Insights

Why CMS’s Quiet Shift Toward Real-World Evidence Matters for Pharma Strategy

  • By Staff
  • 2 April 2026
  • Industry

Why CMS’s Quiet Shift Toward Real-World Evidence Matters for Pharma Strategy

A recent Endpoints News article highlights a subtle but important shift in how the Centers for Medicare & Medicaid Services (CMS) is approaching the next phase of the Inflation Reduction Act (IRA): a growing openness to real-world evidence (RWE).

While this may seem like a technical policy evolution, it has significant implications for how pharmaceutical companies define value, plan evidence generation, and ultimately bring therapies to market.

For decades, randomized controlled trials (RCTs) have been the gold standard for demonstrating efficacy and safety. But they are not designed to fully capture how therapies perform in routine clinical practice. RWE—drawn from sources such as electronic health records, claims data, and patient registries—offers a more complete picture, reflecting real-world usage, broader patient populations, and long-term outcomes.

CMS’s increasing interest in RWE signals that future IRA negotiations and value assessments may rely more heavily on this type of evidence. That shift raises a critical strategic question: are companies defining the right real-world evidence early enough to support differentiation when it matters most?

Too often, RWE is treated as a downstream activity—something to be layered on after pivotal trials are complete or once a product is already on the market. But in an environment where payers and policymakers are increasingly focused on real-world value, this approach is no longer sufficient.

Instead, companies need to think about RWE much earlier in the asset lifecycle. Defining what evidence will be required—and how it will be generated—should be part of the broader path-to-market strategy from the outset. This includes identifying the key comparators, patient populations, and outcomes that will be most relevant not only to clinicians, but also to payers and decision-makers like CMS.

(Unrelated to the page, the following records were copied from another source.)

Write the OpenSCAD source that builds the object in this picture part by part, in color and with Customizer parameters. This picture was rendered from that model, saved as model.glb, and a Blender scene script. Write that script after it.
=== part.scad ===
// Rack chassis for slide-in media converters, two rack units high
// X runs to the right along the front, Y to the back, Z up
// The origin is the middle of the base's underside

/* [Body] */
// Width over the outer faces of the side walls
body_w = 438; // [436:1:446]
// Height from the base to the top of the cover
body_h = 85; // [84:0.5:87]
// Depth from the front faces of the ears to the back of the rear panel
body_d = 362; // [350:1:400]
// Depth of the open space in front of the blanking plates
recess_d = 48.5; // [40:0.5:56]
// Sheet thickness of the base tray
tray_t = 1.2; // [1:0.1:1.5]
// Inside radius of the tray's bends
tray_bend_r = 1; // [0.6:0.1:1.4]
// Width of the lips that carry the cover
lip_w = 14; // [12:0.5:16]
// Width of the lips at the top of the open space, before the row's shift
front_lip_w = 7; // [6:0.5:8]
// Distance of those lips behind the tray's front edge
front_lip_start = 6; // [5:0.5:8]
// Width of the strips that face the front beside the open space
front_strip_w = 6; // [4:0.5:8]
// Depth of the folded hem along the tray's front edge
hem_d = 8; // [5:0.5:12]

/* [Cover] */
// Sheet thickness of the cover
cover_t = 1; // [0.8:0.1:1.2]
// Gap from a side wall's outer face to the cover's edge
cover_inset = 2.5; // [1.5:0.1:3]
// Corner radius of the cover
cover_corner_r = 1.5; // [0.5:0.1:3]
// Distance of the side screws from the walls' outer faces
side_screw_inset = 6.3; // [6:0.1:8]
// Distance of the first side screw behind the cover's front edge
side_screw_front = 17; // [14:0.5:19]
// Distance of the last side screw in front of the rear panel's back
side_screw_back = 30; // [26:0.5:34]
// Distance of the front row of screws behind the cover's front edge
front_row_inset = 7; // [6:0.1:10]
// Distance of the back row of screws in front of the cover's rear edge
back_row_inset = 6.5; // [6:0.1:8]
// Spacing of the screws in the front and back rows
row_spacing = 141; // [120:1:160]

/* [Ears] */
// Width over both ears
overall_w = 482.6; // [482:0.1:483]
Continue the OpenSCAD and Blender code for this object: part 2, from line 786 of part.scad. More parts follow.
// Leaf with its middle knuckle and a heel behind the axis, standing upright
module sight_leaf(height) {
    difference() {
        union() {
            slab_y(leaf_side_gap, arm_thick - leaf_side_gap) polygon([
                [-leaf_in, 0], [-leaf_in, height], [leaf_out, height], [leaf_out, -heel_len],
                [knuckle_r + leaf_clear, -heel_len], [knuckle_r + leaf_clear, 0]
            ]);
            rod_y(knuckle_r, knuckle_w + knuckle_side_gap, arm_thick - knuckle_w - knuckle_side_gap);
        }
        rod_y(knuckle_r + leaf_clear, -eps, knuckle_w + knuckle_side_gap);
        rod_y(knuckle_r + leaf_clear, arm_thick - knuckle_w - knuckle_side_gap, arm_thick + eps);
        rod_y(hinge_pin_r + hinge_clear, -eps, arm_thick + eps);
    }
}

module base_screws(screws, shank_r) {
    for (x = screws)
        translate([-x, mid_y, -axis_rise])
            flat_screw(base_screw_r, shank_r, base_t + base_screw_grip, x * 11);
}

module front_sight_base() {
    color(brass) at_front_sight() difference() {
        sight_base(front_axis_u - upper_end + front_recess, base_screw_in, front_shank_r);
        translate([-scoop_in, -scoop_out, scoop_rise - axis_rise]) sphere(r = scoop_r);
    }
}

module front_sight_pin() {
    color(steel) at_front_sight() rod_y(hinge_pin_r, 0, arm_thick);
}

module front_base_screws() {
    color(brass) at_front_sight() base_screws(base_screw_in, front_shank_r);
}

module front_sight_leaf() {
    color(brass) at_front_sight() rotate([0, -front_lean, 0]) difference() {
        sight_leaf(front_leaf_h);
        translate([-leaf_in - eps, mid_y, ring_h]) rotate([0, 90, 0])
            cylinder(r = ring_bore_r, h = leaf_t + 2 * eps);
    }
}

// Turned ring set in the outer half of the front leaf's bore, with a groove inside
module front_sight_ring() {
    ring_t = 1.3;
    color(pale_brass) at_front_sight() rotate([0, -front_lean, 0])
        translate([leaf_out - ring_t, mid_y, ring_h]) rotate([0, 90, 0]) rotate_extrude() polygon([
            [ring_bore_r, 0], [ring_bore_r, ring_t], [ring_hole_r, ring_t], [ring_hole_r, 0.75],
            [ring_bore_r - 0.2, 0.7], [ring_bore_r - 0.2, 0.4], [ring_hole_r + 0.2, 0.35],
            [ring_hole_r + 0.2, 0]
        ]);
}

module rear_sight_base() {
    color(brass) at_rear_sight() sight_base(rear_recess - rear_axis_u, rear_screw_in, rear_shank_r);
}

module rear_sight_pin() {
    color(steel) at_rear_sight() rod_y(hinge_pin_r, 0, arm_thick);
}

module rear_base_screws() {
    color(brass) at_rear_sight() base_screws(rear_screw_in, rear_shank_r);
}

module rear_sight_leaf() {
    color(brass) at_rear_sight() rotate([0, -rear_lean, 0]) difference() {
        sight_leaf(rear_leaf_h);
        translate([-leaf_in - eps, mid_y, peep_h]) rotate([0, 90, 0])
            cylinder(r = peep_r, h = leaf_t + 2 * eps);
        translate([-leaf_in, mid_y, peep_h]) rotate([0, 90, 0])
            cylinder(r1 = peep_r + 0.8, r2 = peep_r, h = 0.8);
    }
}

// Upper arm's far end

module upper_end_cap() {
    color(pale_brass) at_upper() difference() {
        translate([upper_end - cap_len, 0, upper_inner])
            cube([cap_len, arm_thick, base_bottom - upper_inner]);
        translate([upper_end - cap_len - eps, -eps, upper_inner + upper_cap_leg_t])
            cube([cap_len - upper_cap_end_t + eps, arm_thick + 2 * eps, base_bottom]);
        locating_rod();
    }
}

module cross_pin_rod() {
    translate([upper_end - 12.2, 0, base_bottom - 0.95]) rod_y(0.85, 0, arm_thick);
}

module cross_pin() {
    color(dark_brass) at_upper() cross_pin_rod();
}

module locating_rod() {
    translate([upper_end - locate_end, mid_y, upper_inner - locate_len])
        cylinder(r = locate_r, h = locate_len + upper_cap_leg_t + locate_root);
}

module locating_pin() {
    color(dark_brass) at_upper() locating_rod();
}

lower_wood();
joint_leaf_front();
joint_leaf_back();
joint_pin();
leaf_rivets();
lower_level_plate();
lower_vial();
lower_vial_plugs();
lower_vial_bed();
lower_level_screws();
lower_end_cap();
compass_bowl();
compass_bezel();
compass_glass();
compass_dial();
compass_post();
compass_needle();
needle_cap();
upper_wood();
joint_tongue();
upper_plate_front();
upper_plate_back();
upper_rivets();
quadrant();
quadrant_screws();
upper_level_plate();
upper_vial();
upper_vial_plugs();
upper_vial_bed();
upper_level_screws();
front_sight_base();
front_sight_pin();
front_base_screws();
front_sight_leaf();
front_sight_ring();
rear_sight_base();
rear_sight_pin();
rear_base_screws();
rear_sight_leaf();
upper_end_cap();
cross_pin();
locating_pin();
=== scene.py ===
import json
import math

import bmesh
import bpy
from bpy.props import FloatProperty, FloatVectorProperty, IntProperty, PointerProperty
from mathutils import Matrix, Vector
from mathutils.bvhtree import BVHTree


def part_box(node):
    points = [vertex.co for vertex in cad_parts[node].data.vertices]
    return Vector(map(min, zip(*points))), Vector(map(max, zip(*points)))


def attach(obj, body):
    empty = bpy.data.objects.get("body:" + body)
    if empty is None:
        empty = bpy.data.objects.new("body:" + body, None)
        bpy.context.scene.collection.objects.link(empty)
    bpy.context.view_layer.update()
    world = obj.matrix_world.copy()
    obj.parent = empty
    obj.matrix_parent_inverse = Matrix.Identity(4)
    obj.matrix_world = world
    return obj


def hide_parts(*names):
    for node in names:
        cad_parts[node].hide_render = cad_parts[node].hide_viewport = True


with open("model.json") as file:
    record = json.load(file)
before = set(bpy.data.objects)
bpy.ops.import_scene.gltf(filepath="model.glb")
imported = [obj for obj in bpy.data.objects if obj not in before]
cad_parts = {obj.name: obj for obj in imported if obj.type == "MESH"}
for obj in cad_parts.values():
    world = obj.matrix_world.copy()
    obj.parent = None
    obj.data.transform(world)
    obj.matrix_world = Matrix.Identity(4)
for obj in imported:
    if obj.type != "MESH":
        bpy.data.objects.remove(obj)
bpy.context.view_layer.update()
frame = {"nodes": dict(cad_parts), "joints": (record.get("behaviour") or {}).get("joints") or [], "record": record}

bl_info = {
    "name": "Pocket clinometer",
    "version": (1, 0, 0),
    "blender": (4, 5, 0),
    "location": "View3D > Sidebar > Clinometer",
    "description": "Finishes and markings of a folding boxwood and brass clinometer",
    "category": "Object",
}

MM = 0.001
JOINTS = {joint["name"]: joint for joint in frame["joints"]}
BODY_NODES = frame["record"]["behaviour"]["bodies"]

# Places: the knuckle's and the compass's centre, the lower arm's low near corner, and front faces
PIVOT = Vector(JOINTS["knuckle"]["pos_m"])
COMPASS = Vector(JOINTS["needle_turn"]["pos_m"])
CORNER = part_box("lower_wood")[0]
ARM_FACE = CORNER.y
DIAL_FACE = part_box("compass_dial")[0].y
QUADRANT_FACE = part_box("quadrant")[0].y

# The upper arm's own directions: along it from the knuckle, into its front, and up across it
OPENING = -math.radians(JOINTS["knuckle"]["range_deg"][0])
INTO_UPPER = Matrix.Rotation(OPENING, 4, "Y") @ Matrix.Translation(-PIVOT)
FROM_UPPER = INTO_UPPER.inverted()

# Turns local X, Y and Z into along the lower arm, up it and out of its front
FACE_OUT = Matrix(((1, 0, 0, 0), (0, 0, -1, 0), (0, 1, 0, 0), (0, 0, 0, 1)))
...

At IDEA Pharma, this is a core part of how we support our clients. We work with teams early to define the evidence strategy that will underpin differentiation, ensuring that RWE is not an afterthought but an integrated component of the overall asset plan. That means aligning evidence generation with future pricing, access, and policy considerations—well before those discussions formally begin.

In practice, this involves prioritising the types of RWE that will meaningfully influence decision-making: comparative effectiveness in real-world populations, durability of response, healthcare resource utilisation, and patient-relevant outcomes. It also means designing studies and data strategies that can deliver robust, credible insights at the right time in the product lifecycle.

The potential expansion of IRA considerations into Medicare Part B therapies further increases the urgency of this approach. Many oncology treatments—an area where IDEA Pharma works extensively with clients—fall into this category. If CMS applies similar evidence expectations here, companies will need to demonstrate not just clinical efficacy, but real-world performance relative to existing standards of care.

This makes early, strategic RWE planning essential for successful market access.

Ultimately, CMS’s pivot toward real-world evidence reflects a broader shift: value is increasingly being assessed in the context of real-world use, not just clinical trial conditions. For pharmaceutical companies, this is both a challenge and an opportunity.

Those that define and invest in the right RWE early—embedding it into their path-to-market strategy—will be better positioned to demonstrate value, support pricing, and achieve meaningful differentiation.

At IDEA Pharma, this is exactly where we focus: helping clients define the evidence that matters, early enough for it to shape the outcome.